NCLAT Verdict Shatters 'Holy Ganges' Notion: PMLA Proceedings Override Insolvency Moratorium, Sparks Crisis for IBC Creditors

NCLAT Verdict Shatters 'Holy Ganges' Notion: PMLA Proceedings Override Insolvency Moratorium, Sparks Crisis for IBC Creditors

NCLAT Verdict Shatters 'Holy Ganges' Notion: PMLA Proceedings Override Insolvency Moratorium, Sparks Crisis for IBC Creditors​

The Significance of the NCLAT Ruling in Corporate Distress​

The National Company Law Appellate Tribunal (NCLAT) has delivered a landmark verdict that significantly alters the landscape of insolvency proceedings under the Insolvency and Bankruptcy Code (IBC). In the case involving Value Wise Consultancy, the tribunal ruled unequivocally that PMLA proceedings take precedence over IBC protections. This ruling directly challenges the notion that the IBC process functions as an absolute remedy for corporate debtors regarding criminal allegations.

The tribunal explicitly stated that Parliament did not intend to make the IBC a "holy Ganges" to cleanse the corporate debtor from criminality linked to money laundering or to legitimize any ill-gotten wealth. The decision signals a crucial shift in the interplay between financial distress and regulatory oversight. This verdict has far-reaching implications for all stakeholders participating in the resolution process.

PMLA Supersedes IBC Moratoriums​

The core of the NCLAT's ruling lies in its determination that the IBC moratorium does not extend immunity to actions initiated under the Prevention of Money Laundering Act (PMLA). The tribunal concluded that proceedings under PMLA are entirely separate and override the provisions of the IBC. This means that penal attachments made under PMLA survive the operational protections offered by insolvency law.

Chirag Gupta, Associate Partner at Alpha Partners, noted that this judgment grants precedence to PMLA provisions over IBC. He clarified that PMLA attachment remains enforceable even while the company is under moratorium. Consequently, NCLT/NCLAT forums have no jurisdiction to interfere with these attachments; recourse must be sought through PMLA forums or the High Court.

Impact on Recovery Rates and Investor Confidence​

This verdict introduces heightened risk factors for lenders and resolution applicants currently engaged in IBC processes. Many companies undergoing insolvency are simultaneously facing parallel proceedings from agencies investigating fraud and money laundering. The ruling could adversely affect the valuation of the insolvent company.

Nikhil Varshney, Partner at Cyril Amarchand Mangaldas, cautioned that this development is likely to increase caution among both lenders and potential resolution applicants. These parties must now conduct enhanced due diligence on pending Enforcement Directorate (ED) proceedings. This heightened scrutiny impacts commercial valuations and can potentially reduce bidder appetite in certain cases.

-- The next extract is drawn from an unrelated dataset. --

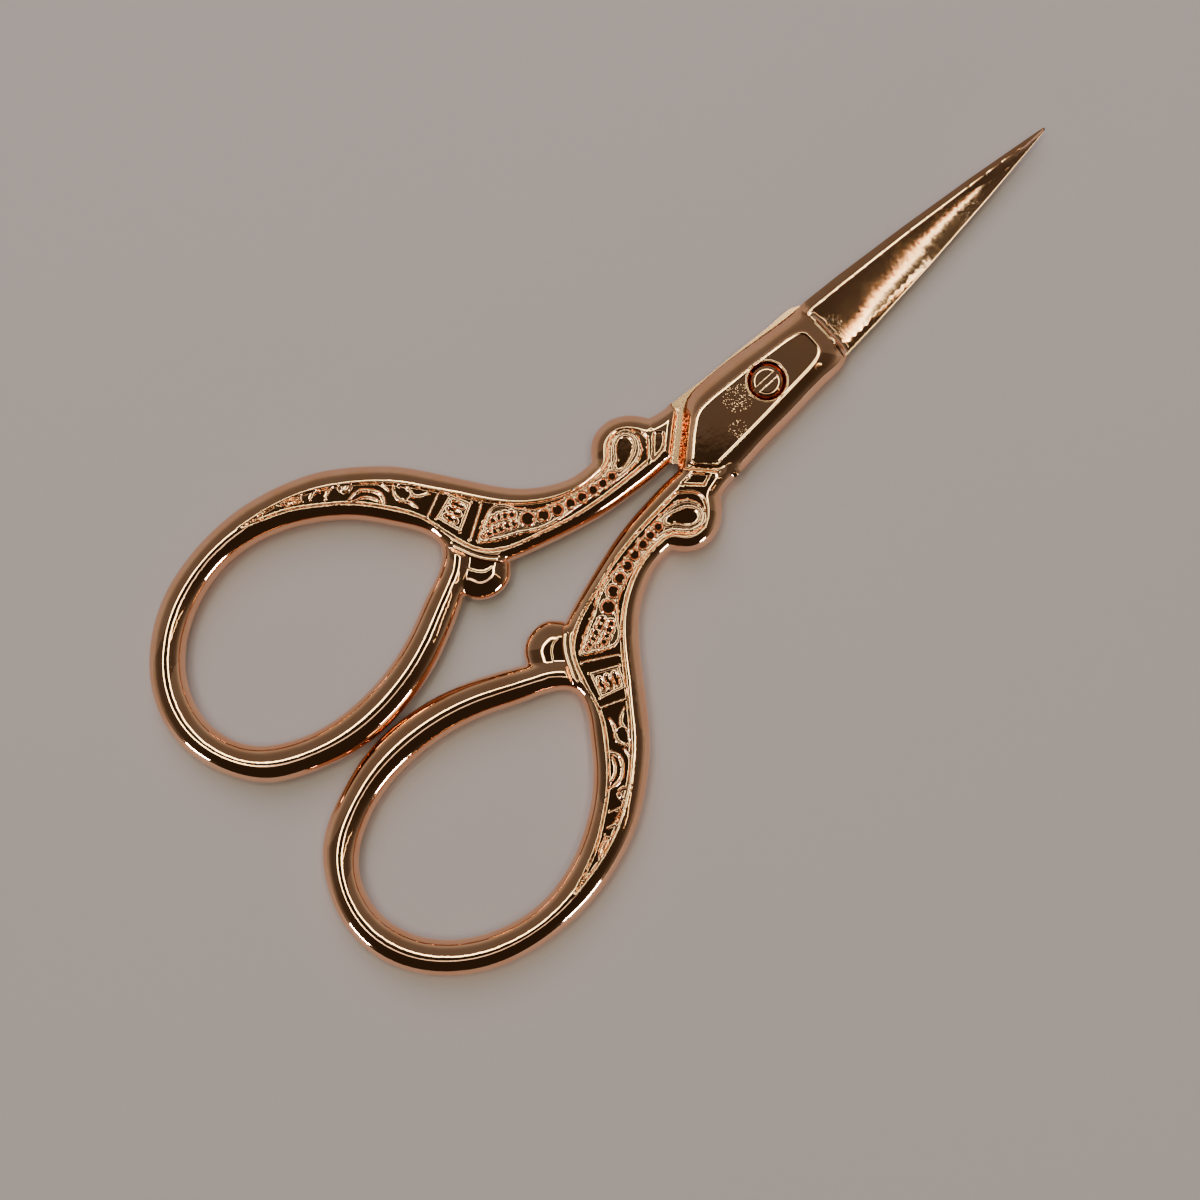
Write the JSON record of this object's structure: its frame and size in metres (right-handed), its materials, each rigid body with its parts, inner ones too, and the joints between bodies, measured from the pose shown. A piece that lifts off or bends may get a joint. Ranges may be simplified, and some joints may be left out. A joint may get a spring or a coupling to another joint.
{
  "type": "embroidery scissors",
  "caption": "Small all-metal embroidery scissors with slim spear blades, a screw pivot and two oval finger bows joined by arms with raised relief.",
  "frame": {"origin": "on the pivot screw's axis, at the screw's flush tail end in the plane of the back face that the closed scissors lie on", "axes": "+Y towards the blade tips, +Z out of the face that shows the screw head, +X towards the front half's finger bow"},
  "size_m": [0.052, 0.1028, 0.0036],
  "materials": {
    "rose_gold_plated_steel": "polished copper-pink plating",
    "rose_gold_plated_screw": "polished copper-pink plating"
  },
  "bodies": {
    "rear": {"rear_half": "rose_gold_plated_steel", "pivot_screw": "rose_gold_plated_screw"},
    "front": {"front_half": "rose_gold_plated_steel"}
  },
  "joints": [
    {"name": "pivot", "type": "hinge", "parent": "rear", "child": "front", "pos_m": [0, 0, 0], "axis": [0, 0, 1], "range_deg": [0, 129]}
  ]
}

Deepening the Scrutiny of Parallel Litigation​

The ruling directly addresses a persistent area of uncertainty: the jurisdictional conflict between IBC and other statutory dues, including those under PMLA. While some past verdicts have favored the supremacy of the IBC over non-core statutory debts (like unpaid taxes), this NCLAT decision provides clear guidance in cases involving alleged criminal misconduct.

Legal experts observe that while the moratorium was initially envisioned as sacrosanct, subsequent judicial opinions have diluted its absolute overriding nature when faced with anti-money laundering charges. Section 32(A) of the IBC, which grants immunity to the new management from crimes committed by previous promoters, is now viewed through this lens of PMLA priority.

Case Details: Fraud and Asset Attachment in Siddhi Vinayak Logistics​

The case pertains to the insolvency of Surat-based Siddhi Vinayak Logistics. The company's difficulties arose after a CSR scheme intended to assist driver loan acquisition led to misuse of funds. Forged documents were submitted, and loans were obtained using fake or non-existent trucks.

A forensic audit conducted by a bank concluded that at least ₹629 crore was misused, with another ₹339 crore being untraceable, prompting an ED investigation. Following the ₹1,600 crore fraud, the ED attached the company’s fleet under PMLA. The firm subsequently entered liquidation, and the resolution professional sought asset release citing IBC moratorium protection.

Navigating Jurisprudential Interface Between Statutes​

This NCLAT judgment adds another layer to the complex jurisprudential interface between the IBC, fiscal statutes, and PMLA. Tushar Kumar, Advocate from the Supreme Court of India, highlighted that earlier judicial approaches in matters like Ghanashyam Mishra & Sons Pvt. Ltd. v. Edelweiss Asset Reconstruction Co. Ltd. established that statutory dues not part of a resolution plan cannot be enforced against the successful resolution applicant.

The NCLAT verdict effectively clarifies that PMLA attachments are robust and survive the IBC process. This shift means creditors must carefully assess their recovery expectations, especially when a material portion of the asset base is subject to penal attachment under PMLA, as opposed to purely insolvency risks.